• GIVEN REQUEST:
Gather from the material every line that contains the string "caption".

• DATA RECORDS:
━━━
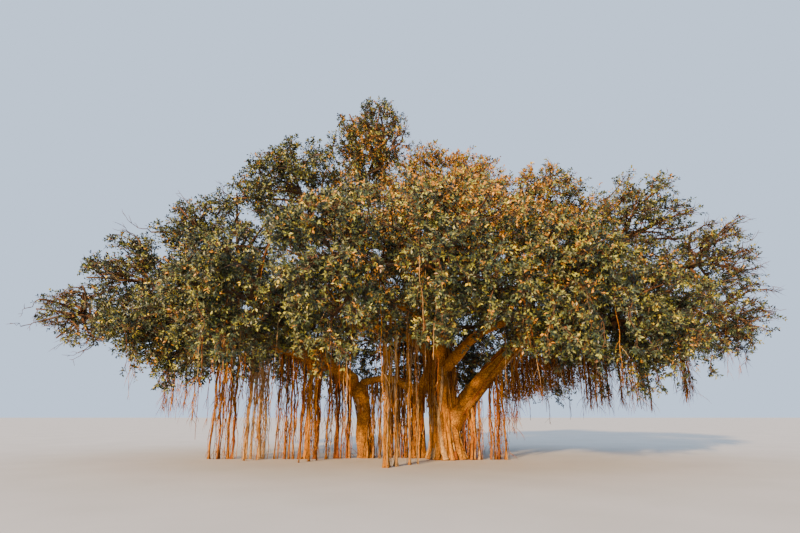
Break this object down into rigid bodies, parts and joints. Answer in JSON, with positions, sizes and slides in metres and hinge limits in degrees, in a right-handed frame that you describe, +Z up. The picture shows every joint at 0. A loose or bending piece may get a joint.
━━━
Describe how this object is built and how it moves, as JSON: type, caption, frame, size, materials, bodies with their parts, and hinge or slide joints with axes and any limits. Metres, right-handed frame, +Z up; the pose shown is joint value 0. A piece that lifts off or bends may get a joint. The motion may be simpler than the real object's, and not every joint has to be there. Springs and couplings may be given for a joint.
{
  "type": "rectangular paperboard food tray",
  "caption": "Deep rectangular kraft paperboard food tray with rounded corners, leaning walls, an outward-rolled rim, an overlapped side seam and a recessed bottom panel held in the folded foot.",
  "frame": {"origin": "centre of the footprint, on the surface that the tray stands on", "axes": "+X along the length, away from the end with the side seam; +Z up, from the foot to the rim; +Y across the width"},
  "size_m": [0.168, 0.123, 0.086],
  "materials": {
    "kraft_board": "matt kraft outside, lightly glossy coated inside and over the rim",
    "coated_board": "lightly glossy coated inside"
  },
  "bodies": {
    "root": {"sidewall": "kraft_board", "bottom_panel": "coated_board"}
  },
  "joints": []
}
━━━
• FINISHED EXERCISE:
Describe how this object is built and how it moves, as JSON: type, caption, frame, size, materials, bodies with their parts, and hinge or slide joints with axes and any limits. Metres, right-handed frame, +Z up; the pose shown is joint value 0. A piece that lifts off or bends may get a joint. The motion may be simpler than the real object's, and not every joint has to be there. Springs and couplings may be given for a joint.
  "caption": "Deep rectangular kraft paperboard food tray with rounded corners, leaning walls, an outward-rolled rim, an overlapped side seam and a recessed bottom panel held in the folded foot.",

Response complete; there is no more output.